- [Written task] Set down exactly the lines from the one containing "before = set(bpy.data.objects)" through the end of the records below, both included, and nothing else.

- [Stored records]
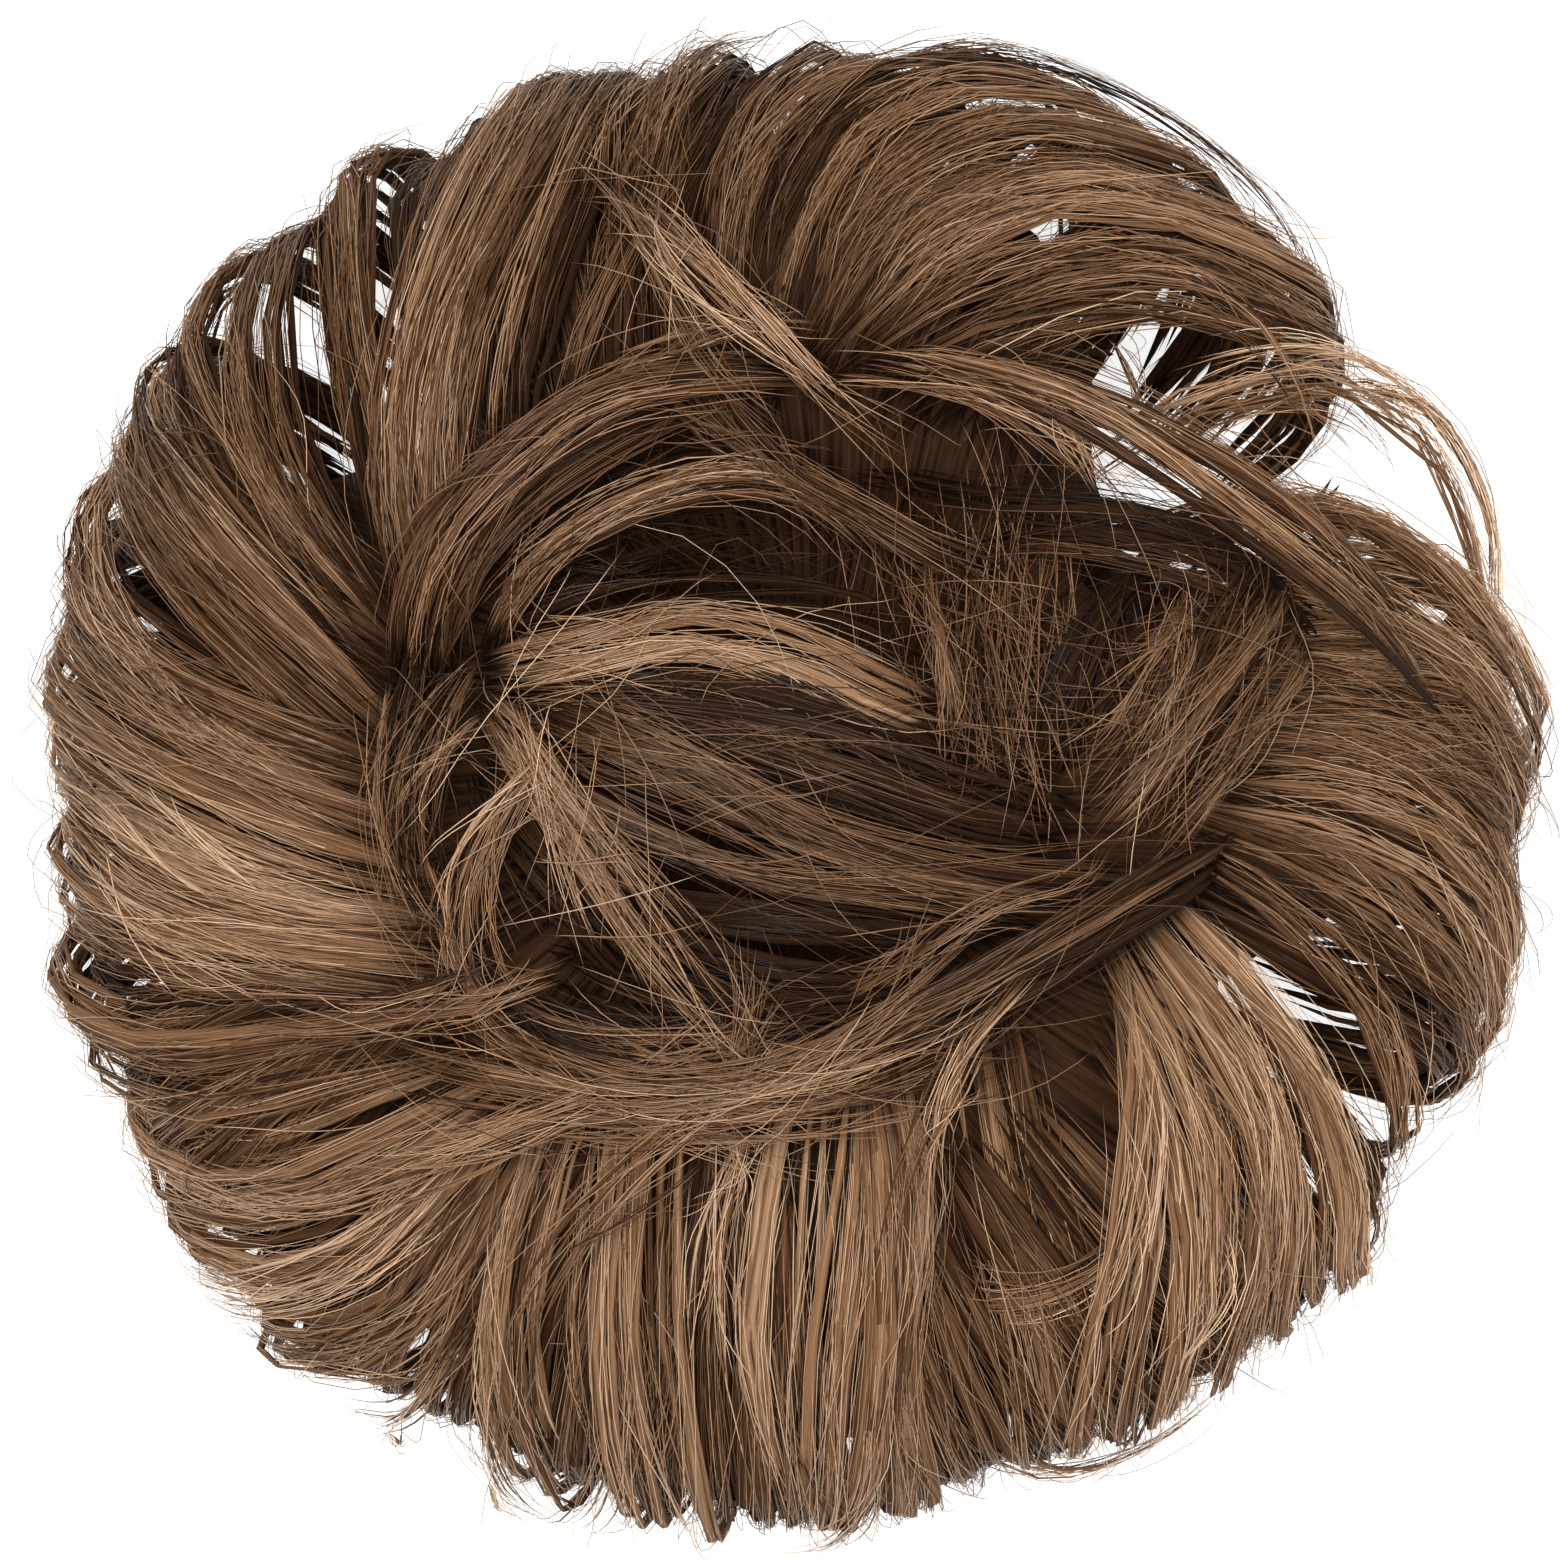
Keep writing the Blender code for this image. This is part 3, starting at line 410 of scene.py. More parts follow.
def guidePoints(guide):
    last = len(guide["route"]) - 1
    points = []
    for step, (x, y) in enumerate(guide["route"]):
        lift = np.interp(step / last * (len(guide["lifts"]) - 1), range(len(guide["lifts"])), guide["lifts"])
        points.append(np.array((x, y, float(domeHeight(x, y)) + lift)))
    if guide["end"] == "over":
        # The root reaches further in, under the crown
        points[0][2] += roll["rootLift"]
        points.insert(0, points[0] + 7 * unit(points[0] - points[1]) - np.array((0, 0, 1.0)))
        x, y = guide["route"][-1]
        reach, bearing = max(math.hypot(x, y), roll["leastReach"]), math.degrees(math.atan2(y, x))
        for turned, (out, height) in zip(roll["turned"], roll["drop"]):
            points.append(polar(reach + out, bearing + turned * guide["sweep"], height))
    elif guide["end"] == "dive":
        points[0][2] -= 3
        points[-1][2] -= 4
    return points


def unit(v):
    return v / np.maximum(np.linalg.norm(v, axis=-1), 1e-9)[..., None]


def framesOf(curves):
    # Along, across and outward directions at each point of each curve
    along = unit(np.gradient(curves, axis=1))
    across = unit(np.cross(along, curves - bodyMiddle))
    return along, across, np.cross(across, along)


def waves(count, steps, cycles):
    # A smooth random wander for each curve, about 1 in size, that also slants across
    t = np.linspace(0, 1, steps)[None]
    total = rng.normal(0, .6, (count, 1)) * (2 * t - 1)
    for k in range(1, cycles + 1):
        total = total + rng.normal(0, 1 / k, (count, 1)) * np.sin(math.pi * k * t + rng.uniform(0, 2 * math.pi, (count, 1)))
    return total


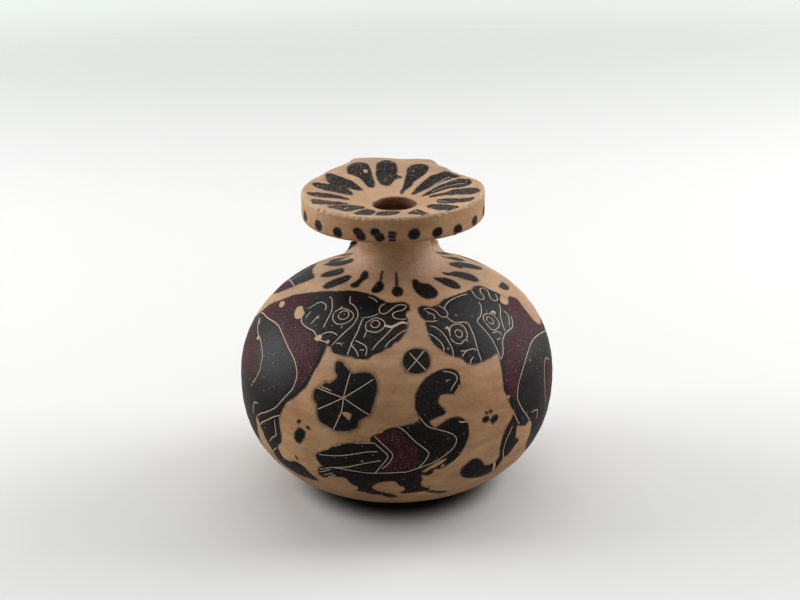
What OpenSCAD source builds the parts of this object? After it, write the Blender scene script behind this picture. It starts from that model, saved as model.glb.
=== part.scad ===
// Round aryballos: a small oil flask of fired clay, with a disc mouth and a strap handle.
// It is built up from thrown and pulled pieces, luted together with soft clay.
// The origin is the middle of the foot, +Z is up and the handle is at the back, on +Y.

/* [Globe] */
// Largest radius of the globe
globe_r = 33; // [30:0.5:38]
// Height of the widest place above the foot
belly_z = 23.8; // [21:0.2:27]
// Radius of the flat that the globe stands on
foot_r = 10; // [7:0.5:13]
// Height of the seat that carries the neck
seat_z = 48.2; // [45:0.2:52]
// Fullness of the curve below the widest place, where 2 is an ellipse
lower_fullness = 2.34; // [2.1:0.02:2.7]
// Fullness of the curve above the widest place, where 2 is an ellipse
upper_fullness = 2.24; // [2.1:0.02:2.6]
// Thickness of the globe's wall
wall_t = 3; // [2.2:0.1:3.8]
// Thickness of the globe's floor
floor_t = 3.6; // [2.5:0.1:5]

/* [Neck] */
// Outer radius of the neck
neck_r = 7.55; // [6.6:0.05:8.4]
// Radius of the throat, which runs from the mouth into the globe
bore_r = 4.75; // [4:0.05:5.6]
// Height of the neck between its seat and the underside of the mouth
neck_h = 10.2; // [8:0.2:13]

/* [Mouth] */
// Radius of the mouth disc
disc_r = 18.7; // [17:0.1:20.5]
// Thickness of the mouth disc at its rim
rim_t = 6; // [4.6:0.1:7.5]
// Depth of the dish from the rim to the throat
dish_d = 2.5; // [1.5:0.1:3]
// Rounding of the rim's lower edge
rim_low_round = 1; // [0.6:0.1:1.3]
// Rounding of the rim's upper edge
rim_top_round = 1.6; // [1:0.1:2]
// Rounding of the dish's edge where it turns down into the throat
throat_round = 0.8; // [0.4:0.1:1.2]

/* [Handle] */
// How far the strap's outer face stands behind the edge of the mouth disc
strap_out = 4.8; // [4.2:0.1:6.5]
// Thickness of the strap
strap_t = 4; // [3:0.1:4.6]
// Width of the strap where it joins the mouth
strap_top_w = 20.6; // [17:0.2:24]
// Width of the strap at its narrowest, half way up
strap_mid_w = 19; // [15:0.2:22]
// Width of the strap at its foot
strap_foot_w = 22.4; // [18:0.2:26]
// Thickness of the lug that joins the strap to the mouth
lug_t = 4; // [3:0.1:4.3]
// How far the top of the lug lies below the top of the rim
lug_drop = 0.2; // [0.1:0.05:0.5]
// Rounding of the strap's long edges
strap_round = 1.3; // [0.8:0.1:1.4]
// Rounding of the lug's upper edge
lug_round = 1.5; // [0.8:0.1:1.8]

/* [Luting clay] */
// Radius of the hollow curve that runs from the neck into the shoulder
neck_flare_r = 5; // [3.5:0.1:6.2]
// Height and width of the clay under the mouth disc
mouth_luting_w = 1.6; // [1:0.1:2.2]
// Height and width of the clay in the angle between the mouth and the strap
rim_luting_w = 3; // [2.2:0.1:3.6]
// How far the clay at the strap's foot spreads on the shoulder
foot_luting_w = 2.4; // [1.6:0.1:3]
// Height of the clay at the strap's foot
foot_luting_h = 3; // [2:0.1:4]
// Thickness of the clay at its smoothed edges
luting_edge = 0.35; // [0.2:0.05:0.5]

/* [Hidden] */
clay = "#c08a58";
wet_clay = "#b07c4c";
round_fn = 96;

// Steps along each quarter of the globe's curve, each rounded edge and each long side
globe_steps = 16;
edge_steps = 6;
side_steps = 8;

// Heights that follow from the stack of globe, neck and mouth
disc_z = seat_z + neck_h;
rim_z = disc_z + rim_t;
throat_z = rim_z - dish_d;

// Half heights of the two curves that make the outside of the globe
lower_h = belly_z / superellipse(foot_r / globe_r, lower_fullness);
upper_h = (seat_z - belly_z) / superellipse(neck_r / globe_r, upper_fullness);

// The hollow of the globe, a wall inside its outer curves
hollow_r = globe_r - wall_t;
hollow_lower_h = belly_z - floor_t;
hollow_upper_h = (seat_z - wall_t - belly_z) / superellipse(bore_r / hollow_r, upper_fullness);

// Faces and foot of the strap
strap_outer_y = disc_r + strap_out;
strap_inner_y = strap_outer_y - strap_t;
strap_mid_y = strap_outer_y - strap_t / 2;
lug_top_z = rim_z - lug_drop;
lug_low_z = lug_top_z - lug_t;
// The strap is cut by the globe, so it starts this far below the shoulder's surface
strap_root = 4;
strap_foot_z = globe_z(strap_outer_y) - strap_root;
strap_mid_z = (globe_z(strap_mid_y) + lug_low_z) / 2;
// The lug is cut by the mouth disc, so it starts this far inside the disc's edge
lug_root = 5.5;
// Height over which the strap's inner face turns into the lug's underside
lug_turn = 0.6;

// Height of a superellipse of unit half axes at distance x from its middle
function superellipse(x, fullness) = pow(1 - pow(x, fullness), 1 / fullness);

// Height of the globe's outer surface above the widest place, at radius r
function globe_z(r) = belly_z + upper_h * superellipse(r / globe_r, upper_fullness);

// Points of a superellipse about the widest place, from radius r0 to r1.
// The sign says whether it lies above or below that place.
function globe_curve(r_max, half_h, fullness, r0, r1, sign) =
    let (a0 = acos(pow(r0 / r_max, fullness / 2)), a1 = acos(pow(r1 / r_max, fullness / 2)))
    [for (i = [0:globe_steps])
        let (a = a0 + (a1 - a0) * i / globe_steps)
        [r_max * pow(cos(a), 2 / fullness),
            belly_z + sign * half_h * pow(abs(sin(a)), 2 / fullness)]];

// Points of an arc from angle a0 to a1
function arc(centre, r, a0, a1) =
    [for (i = [0:edge_steps])
        let (a = a0 + (a1 - a0) * i / edge_steps)
        centre + r * [cos(a), sin(a)]];

// Leaves out the first point of a curve, which its neighbour already gives
function rest(points) = [for (i = [1:len(points) - 1]) points[i]];

// Outer curve of the globe, from the edge of the foot to the seat of the neck
function globe_outline() = concat(
    globe_curve(globe_r, lower_h, lower_fullness, foot_r, globe_r, -1),
    rest(globe_curve(globe_r, upper_h, upper_fullness, globe_r, neck_r, 1)));

// Inner curve of the globe, from the throat down to the middle of the floor
function hollow_outline() = concat(
    globe_curve(hollow_r, hollow_upper_h, upper_fullness, bore_r, hollow_r, 1),
    rest(globe_curve(hollow_r, hollow_lower_h, lower_fullness, hollow_r, 0, -1)));

// Outer edge of the mouth disc, from its underside to its top
function rim_outline() = concat(
    arc([disc_r - rim_low_round, disc_z + rim_low_round], rim_low_round, -90, 0),
    arc([disc_r - rim_top_round, rim_z - rim_top_round], rim_top_round, 0, 90));

// The globe with nothing hollowed out, which cuts what is luted onto it
module globe_solid() {
    rotate_extrude($fn = round_fn)
        polygon(concat([[0, 0]], globe_outline(), [[0, seat_z]]));
}

// The mouth disc without its dish, carried on upwards, which cuts the lug
module disc_solid() {
    rotate_extrude($fn = round_fn)
        polygon(concat([[0, disc_z]], rim_outline(),
            [[disc_r - rim_top_round, rim_z + rim_t], [0, rim_z + rim_t]]));
}

// Half width of the strap at height z, through its widths at foot, middle and top
function strap_half_w(z) =
    z < strap_mid_z
        ? (strap_mid_w + (strap_foot_w - strap_mid_w)
            * pow((strap_mid_z - z) / (strap_mid_z - strap_foot_z), 2)) / 2
        : (strap_mid_w + (strap_top_w - strap_mid_w)
            * pow((z - strap_mid_z) / (lug_top_z - strap_mid_z), 2)) / 2;

// Outline of one slice: half width w, from y0 to y1, with rounded corners
// and with points along its two long sides, so that they can follow a curved surface
function slice(w, y0, y1, r) = concat(
    arc([w - r, y0 + r], r, -90, 0),
    arc([w - r, y1 - r], r, 0, 90),
    between([w - r, y1], [r - w, y1]),
    arc([r - w, y1 - r], r, 90, 180),
    arc([r - w, y0 + r], r, 180, 270),
    between([r - w, y0], [w - r, y0]));

// Points between two others, without those two
function between(a, b) = [for (i = [1:side_steps - 1]) a + (b - a) * i / side_steps];

// A solid through slices of as many points each, from the lowest to the highest,
// closed at both ends by triangles round the middle of the slice
module loft(slices) {
    n = len(slices[0]);
    top = (len(slices) - 1) * n;
    low_middle = len(slices) * n;
    points = concat([for (s = slices) each s], [middle(slices[0]), middle(slices[len(slices) - 1])]);
    sides = [for (j = [0:len(slices) - 2]) for (i = [0:n - 1])
        let (a = j * n + i, b = j * n + (i + 1) % n)
        each [[a, a + n, b], [b, a + n, b + n]]];
    ends = [for (i = [0:n - 1])
        let (next = (i + 1) % n)
        each [[i, next, low_middle], [top + next, top + i, low_middle + 1]]];
    polyhedron(points = points, faces = concat(sides, ends));
}

// Middle of a ring of points
function middle(points) = [for (p = points) 1] * points / len(points);

// The strap and its lug before the globe and the mouth cut them
module strap_solid() {
    straight = 6;
    edge = [for (i = [0:edge_steps]) 90 * i / edge_steps];
    loft(concat(
        [for (i = [0:straight])
            let (z = strap_foot_z + (lug_low_z - lug_turn - strap_foot_z) * i / straight)
            strap_slice(z, strap_inner_y, 0)],
        [strap_slice(lug_low_z, disc_r - lug_root, 0)],
        [for (a = edge)
            strap_slice(lug_top_z - lug_round * (1 - sin(a)), disc_r - lug_root,
                lug_round * (1 - cos(a)))]));
}

// One slice of the strap at height z, with its inner face at y0 and its edges drawn in
function strap_slice(z, y0, drawn_in) =
    [for (p = slice(strap_half_w(z) - drawn_in, y0, strap_outer_y - drawn_in, strap_round))
        [p.x, p.y, z]];

// Globe, thrown with its floor and left open under the neck
module body() {
    color(clay)
        rotate_extrude($fn = round_fn)
            polygon(concat([[0, 0]], globe_outline(), [[bore_r, seat_z]],
                hollow_outline()));
}

// Neck, a thrown tube that stands on the seat
module neck() {
    color(clay)
        translate([0, 0, seat_z])
            difference() {
                cylinder(h = neck_h, r = neck_r, $fn = round_fn);
                translate([0, 0, -1]) cylinder(h = neck_h + 2, r = bore_r, $fn = round_fn);
            }
}

// Mouth disc, a thrown plate with a shallow dish that falls to the throat
module mouth_disc() {
    color(clay)
        rotate_extrude($fn = round_fn)
            polygon(concat([[bore_r, disc_z]], rim_outline(),
                arc([bore_r + throat_round, throat_z - throat_round], throat_round, 90, 180)));
}

// Handle, a pulled strap from the shoulder to the back of the mouth
module handle() {
    color(clay)
        difference() {
            strap_solid();
            globe_solid();
            disc_solid();
        }
}

// Clay smoothed into the angle where the neck stands on the shoulder
module neck_luting() {
    flare_x = neck_r + neck_flare_r;
    flare_z = globe_z(flare_x) + neck_flare_r;
    color(wet_clay)
        rotate_extrude($fn = round_fn)
            difference() {
                polygon(concat([[neck_r, belly_z], [neck_r, flare_z]],
                    arc([flare_x, flare_z], neck_flare_r - luting_edge, 180, 270),
                    [[flare_x, belly_z]]));
                polygon(concat([[0, 0]], globe_outline(), [[0, seat_z]]));
            }
}

// Clay smoothed into the angle between the neck and the mouth disc
module mouth_luting() {
    w = mouth_luting_w;
    color(wet_clay)
        rotate_extrude($fn = round_fn)
            polygon(concat([[neck_r, disc_z], [neck_r, disc_z - w]],
                arc([neck_r + w, disc_z - w], w - luting_edge, 180, 90), [[neck_r + w, disc_z]]));
}

// Clay pressed into the angle between the strap and the underside of the mouth
module handle_rim_luting() {
    half_w = strap_mid_w / 2 - strap_round;
    low_z = disc_z - rim_luting_w;
    in_y = strap_inner_y - rim_luting_w;
    color(wet_clay)
        difference() {
            translate([-half_w, in_y, low_z])
                cube([2 * half_w, strap_mid_y - in_y, lug_low_z + lug_t / 2 - low_z]);
            translate([-half_w - 1, in_y, low_z]) rotate([0, 90, 0])
                cylinder(h = 2 * half_w + 2, r = rim_luting_w - luting_edge, $fn = round_fn);
            strap_solid();
            disc_solid();
        }
}

// Clay smoothed round the strap where it meets the shoulder
module handle_foot_luting() {
    half_w = strap_half_w(globe_z(strap_mid_y));
    // Spread from the strap and height over the shoulder of each slice:
    // a root inside the globe, then a hollow curve up the strap
    slices = concat([[foot_luting_w + luting_edge, -strap_root / 2]],
        [for (i = [0:edge_steps])
            let (a = 90 * i / edge_steps)
            [luting_edge + foot_luting_w * (1 - sin(a)),
                luting_edge + foot_luting_h * (1 - cos(a))]]);
    color(wet_clay)
        difference() {
            loft([for (s = slices)
                [for (p = slice(half_w + s[0], strap_inner_y - s[0], strap_outer_y + s[0],
                        strap_round + s[0]))
                    [p.x, p.y, globe_z(norm(p)) + s[1]]]]);
            strap_solid();
            globe_solid();
        }
}

body();
neck();
mouth_disc();
handle();
neck_luting();
mouth_luting();
handle_rim_luting();
handle_foot_luting();
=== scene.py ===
import math
import random

import bpy
import numpy as np
from mathutils import Matrix, Vector
from mathutils.geometry import delaunay_2d_cdt


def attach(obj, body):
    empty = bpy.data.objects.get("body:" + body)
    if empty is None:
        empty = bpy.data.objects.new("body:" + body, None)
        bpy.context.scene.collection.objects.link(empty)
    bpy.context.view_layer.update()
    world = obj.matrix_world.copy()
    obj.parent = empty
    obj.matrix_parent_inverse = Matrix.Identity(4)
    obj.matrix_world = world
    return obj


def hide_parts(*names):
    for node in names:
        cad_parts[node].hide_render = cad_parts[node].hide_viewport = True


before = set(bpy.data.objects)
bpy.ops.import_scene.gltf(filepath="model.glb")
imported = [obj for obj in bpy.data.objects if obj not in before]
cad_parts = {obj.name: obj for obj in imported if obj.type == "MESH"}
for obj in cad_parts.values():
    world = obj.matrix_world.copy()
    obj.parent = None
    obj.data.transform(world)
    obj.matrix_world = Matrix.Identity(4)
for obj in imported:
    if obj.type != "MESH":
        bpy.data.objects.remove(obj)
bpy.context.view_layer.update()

# A small round oil flask of fired clay, painted in black and purple slip with incised lines.
# Lengths are in millimetres until a mesh is made, then in metres. +Z is up, the front is -Y.
mm = 0.001
dice = random.Random(7)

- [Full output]
before = set(bpy.data.objects)
bpy.ops.import_scene.gltf(filepath="model.glb")
imported = [obj for obj in bpy.data.objects if obj not in before]
cad_parts = {obj.name: obj for obj in imported if obj.type == "MESH"}
for obj in cad_parts.values():
    world = obj.matrix_world.copy()
    obj.parent = None
    obj.data.transform(world)
    obj.matrix_world = Matrix.Identity(4)
for obj in imported:
    if obj.type != "MESH":
        bpy.data.objects.remove(obj)
bpy.context.view_layer.update()

# A small round oil flask of fired clay, painted in black and purple slip with incised lines.
# Lengths are in millimetres until a mesh is made, then in metres. +Z is up, the front is -Y.
mm = 0.001
dice = random.Random(7)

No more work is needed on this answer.